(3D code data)
——

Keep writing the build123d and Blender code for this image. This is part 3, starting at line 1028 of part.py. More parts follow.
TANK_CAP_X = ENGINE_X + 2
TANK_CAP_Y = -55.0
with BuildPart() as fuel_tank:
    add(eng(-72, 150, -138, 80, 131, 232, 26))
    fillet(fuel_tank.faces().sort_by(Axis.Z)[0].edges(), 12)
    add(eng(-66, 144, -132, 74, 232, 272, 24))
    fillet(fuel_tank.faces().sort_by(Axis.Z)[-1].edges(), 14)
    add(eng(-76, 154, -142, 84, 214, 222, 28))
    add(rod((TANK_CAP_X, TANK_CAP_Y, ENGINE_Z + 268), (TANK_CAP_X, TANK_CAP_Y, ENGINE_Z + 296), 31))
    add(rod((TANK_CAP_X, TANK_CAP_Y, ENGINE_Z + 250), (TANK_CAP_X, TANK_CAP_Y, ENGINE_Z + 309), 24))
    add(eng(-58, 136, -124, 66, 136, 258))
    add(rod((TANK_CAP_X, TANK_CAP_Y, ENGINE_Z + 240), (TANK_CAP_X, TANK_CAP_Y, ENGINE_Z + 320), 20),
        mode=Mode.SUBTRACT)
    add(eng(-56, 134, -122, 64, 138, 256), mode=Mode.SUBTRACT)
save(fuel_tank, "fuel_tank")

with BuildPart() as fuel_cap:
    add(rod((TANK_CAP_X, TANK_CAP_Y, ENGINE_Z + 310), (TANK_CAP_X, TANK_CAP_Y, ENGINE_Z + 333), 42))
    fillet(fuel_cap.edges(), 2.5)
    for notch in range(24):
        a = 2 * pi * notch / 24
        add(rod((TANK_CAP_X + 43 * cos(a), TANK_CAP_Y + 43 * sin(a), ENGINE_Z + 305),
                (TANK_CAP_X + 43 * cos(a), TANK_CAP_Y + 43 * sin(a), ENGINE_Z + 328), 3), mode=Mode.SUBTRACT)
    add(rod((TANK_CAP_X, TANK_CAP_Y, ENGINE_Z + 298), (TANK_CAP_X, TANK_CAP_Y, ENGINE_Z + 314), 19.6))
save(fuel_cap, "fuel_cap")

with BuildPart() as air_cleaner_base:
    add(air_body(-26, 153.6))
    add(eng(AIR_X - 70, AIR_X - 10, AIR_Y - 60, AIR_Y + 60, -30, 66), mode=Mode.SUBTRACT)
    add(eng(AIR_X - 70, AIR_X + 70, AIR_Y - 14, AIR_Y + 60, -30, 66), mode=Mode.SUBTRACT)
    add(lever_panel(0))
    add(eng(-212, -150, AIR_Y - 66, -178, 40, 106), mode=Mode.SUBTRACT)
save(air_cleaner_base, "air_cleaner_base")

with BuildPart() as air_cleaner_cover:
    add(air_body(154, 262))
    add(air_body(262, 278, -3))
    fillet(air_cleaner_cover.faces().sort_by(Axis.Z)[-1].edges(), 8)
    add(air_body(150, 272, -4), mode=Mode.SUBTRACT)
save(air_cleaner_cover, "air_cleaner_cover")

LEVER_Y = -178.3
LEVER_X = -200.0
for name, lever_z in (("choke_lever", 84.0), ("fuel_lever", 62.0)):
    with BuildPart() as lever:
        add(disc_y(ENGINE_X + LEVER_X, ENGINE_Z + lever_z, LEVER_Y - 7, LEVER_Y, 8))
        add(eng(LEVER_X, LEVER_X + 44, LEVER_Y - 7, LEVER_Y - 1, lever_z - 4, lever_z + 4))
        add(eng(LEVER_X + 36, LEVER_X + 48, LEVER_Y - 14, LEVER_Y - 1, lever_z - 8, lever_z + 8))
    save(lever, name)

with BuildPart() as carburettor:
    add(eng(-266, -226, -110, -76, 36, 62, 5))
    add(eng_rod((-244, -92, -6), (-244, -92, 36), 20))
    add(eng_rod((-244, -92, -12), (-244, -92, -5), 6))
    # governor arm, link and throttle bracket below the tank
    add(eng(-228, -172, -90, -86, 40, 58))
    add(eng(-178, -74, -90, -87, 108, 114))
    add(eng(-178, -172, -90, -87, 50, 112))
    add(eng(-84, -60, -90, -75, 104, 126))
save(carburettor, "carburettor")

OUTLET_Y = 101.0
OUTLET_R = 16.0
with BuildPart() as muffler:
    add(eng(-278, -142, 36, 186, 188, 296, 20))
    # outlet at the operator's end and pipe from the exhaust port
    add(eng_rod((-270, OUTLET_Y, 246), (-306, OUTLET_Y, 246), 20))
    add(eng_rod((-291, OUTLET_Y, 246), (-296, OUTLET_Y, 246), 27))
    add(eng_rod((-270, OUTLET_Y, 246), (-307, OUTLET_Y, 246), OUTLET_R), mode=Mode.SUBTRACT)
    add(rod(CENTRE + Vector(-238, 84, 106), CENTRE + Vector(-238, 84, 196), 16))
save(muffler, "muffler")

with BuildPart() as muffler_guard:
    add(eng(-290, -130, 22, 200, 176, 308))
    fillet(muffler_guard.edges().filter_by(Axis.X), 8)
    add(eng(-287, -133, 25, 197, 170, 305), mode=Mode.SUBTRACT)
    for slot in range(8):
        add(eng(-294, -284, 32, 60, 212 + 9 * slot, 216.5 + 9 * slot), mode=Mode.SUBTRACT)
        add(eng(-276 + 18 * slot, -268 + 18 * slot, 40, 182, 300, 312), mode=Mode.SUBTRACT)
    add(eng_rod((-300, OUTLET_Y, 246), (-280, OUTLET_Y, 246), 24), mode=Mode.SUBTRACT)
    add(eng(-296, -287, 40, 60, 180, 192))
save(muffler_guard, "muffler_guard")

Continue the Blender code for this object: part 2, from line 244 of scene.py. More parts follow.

——

* [Exercise requirements]:
Write out the whole listing again, exactly as it stands.

* [The reply]:
Keep writing the build123d and Blender code for this image. This is part 3, starting at line 1028 of part.py. More parts follow.
TANK_CAP_X = ENGINE_X + 2
TANK_CAP_Y = -55.0
with BuildPart() as fuel_tank:
    add(eng(-72, 150, -138, 80, 131, 232, 26))
    fillet(fuel_tank.faces().sort_by(Axis.Z)[0].edges(), 12)
    add(eng(-66, 144, -132, 74, 232, 272, 24))
    fillet(fuel_tank.faces().sort_by(Axis.Z)[-1].edges(), 14)
    add(eng(-76, 154, -142, 84, 214, 222, 28))
    add(rod((TANK_CAP_X, TANK_CAP_Y, ENGINE_Z + 268), (TANK_CAP_X, TANK_CAP_Y, ENGINE_Z + 296), 31))
    add(rod((TANK_CAP_X, TANK_CAP_Y, ENGINE_Z + 250), (TANK_CAP_X, TANK_CAP_Y, ENGINE_Z + 309), 24))
    add(eng(-58, 136, -124, 66, 136, 258))
    add(rod((TANK_CAP_X, TANK_CAP_Y, ENGINE_Z + 240), (TANK_CAP_X, TANK_CAP_Y, ENGINE_Z + 320), 20),
        mode=Mode.SUBTRACT)
    add(eng(-56, 134, -122, 64, 138, 256), mode=Mode.SUBTRACT)
save(fuel_tank, "fuel_tank")

with BuildPart() as fuel_cap:
    add(rod((TANK_CAP_X, TANK_CAP_Y, ENGINE_Z + 310), (TANK_CAP_X, TANK_CAP_Y, ENGINE_Z + 333), 42))
    fillet(fuel_cap.edges(), 2.5)
    for notch in range(24):
        a = 2 * pi * notch / 24
        add(rod((TANK_CAP_X + 43 * cos(a), TANK_CAP_Y + 43 * sin(a), ENGINE_Z + 305),
                (TANK_CAP_X + 43 * cos(a), TANK_CAP_Y + 43 * sin(a), ENGINE_Z + 328), 3), mode=Mode.SUBTRACT)
    add(rod((TANK_CAP_X, TANK_CAP_Y, ENGINE_Z + 298), (TANK_CAP_X, TANK_CAP_Y, ENGINE_Z + 314), 19.6))
save(fuel_cap, "fuel_cap")

with BuildPart() as air_cleaner_base:
    add(air_body(-26, 153.6))
    add(eng(AIR_X - 70, AIR_X - 10, AIR_Y - 60, AIR_Y + 60, -30, 66), mode=Mode.SUBTRACT)
    add(eng(AIR_X - 70, AIR_X + 70, AIR_Y - 14, AIR_Y + 60, -30, 66), mode=Mode.SUBTRACT)
    add(lever_panel(0))
    add(eng(-212, -150, AIR_Y - 66, -178, 40, 106), mode=Mode.SUBTRACT)
save(air_cleaner_base, "air_cleaner_base")

with BuildPart() as air_cleaner_cover:
    add(air_body(154, 262))
    add(air_body(262, 278, -3))
    fillet(air_cleaner_cover.faces().sort_by(Axis.Z)[-1].edges(), 8)
    add(air_body(150, 272, -4), mode=Mode.SUBTRACT)
save(air_cleaner_cover, "air_cleaner_cover")

LEVER_Y = -178.3
LEVER_X = -200.0
for name, lever_z in (("choke_lever", 84.0), ("fuel_lever", 62.0)):
    with BuildPart() as lever:
        add(disc_y(ENGINE_X + LEVER_X, ENGINE_Z + lever_z, LEVER_Y - 7, LEVER_Y, 8))
        add(eng(LEVER_X, LEVER_X + 44, LEVER_Y - 7, LEVER_Y - 1, lever_z - 4, lever_z + 4))
        add(eng(LEVER_X + 36, LEVER_X + 48, LEVER_Y - 14, LEVER_Y - 1, lever_z - 8, lever_z + 8))
    save(lever, name)

with BuildPart() as carburettor:
    add(eng(-266, -226, -110, -76, 36, 62, 5))
    add(eng_rod((-244, -92, -6), (-244, -92, 36), 20))
    add(eng_rod((-244, -92, -12), (-244, -92, -5), 6))
    # governor arm, link and throttle bracket below the tank
    add(eng(-228, -172, -90, -86, 40, 58))
    add(eng(-178, -74, -90, -87, 108, 114))
    add(eng(-178, -172, -90, -87, 50, 112))
    add(eng(-84, -60, -90, -75, 104, 126))
save(carburettor, "carburettor")

OUTLET_Y = 101.0
OUTLET_R = 16.0
with BuildPart() as muffler:
    add(eng(-278, -142, 36, 186, 188, 296, 20))
    # outlet at the operator's end and pipe from the exhaust port
    add(eng_rod((-270, OUTLET_Y, 246), (-306, OUTLET_Y, 246), 20))
    add(eng_rod((-291, OUTLET_Y, 246), (-296, OUTLET_Y, 246), 27))
    add(eng_rod((-270, OUTLET_Y, 246), (-307, OUTLET_Y, 246), OUTLET_R), mode=Mode.SUBTRACT)
    add(rod(CENTRE + Vector(-238, 84, 106), CENTRE + Vector(-238, 84, 196), 16))
save(muffler, "muffler")

with BuildPart() as muffler_guard:
    add(eng(-290, -130, 22, 200, 176, 308))
    fillet(muffler_guard.edges().filter_by(Axis.X), 8)
    add(eng(-287, -133, 25, 197, 170, 305), mode=Mode.SUBTRACT)
    for slot in range(8):
        add(eng(-294, -284, 32, 60, 212 + 9 * slot, 216.5 + 9 * slot), mode=Mode.SUBTRACT)
        add(eng(-276 + 18 * slot, -268 + 18 * slot, 40, 182, 300, 312), mode=Mode.SUBTRACT)
    add(eng_rod((-300, OUTLET_Y, 246), (-280, OUTLET_Y, 246), 24), mode=Mode.SUBTRACT)
    add(eng(-296, -287, 40, 60, 180, 192))
save(muffler_guard, "muffler_guard")

Continue the Blender code for this object: part 2, from line 244 of scene.py. More parts follow.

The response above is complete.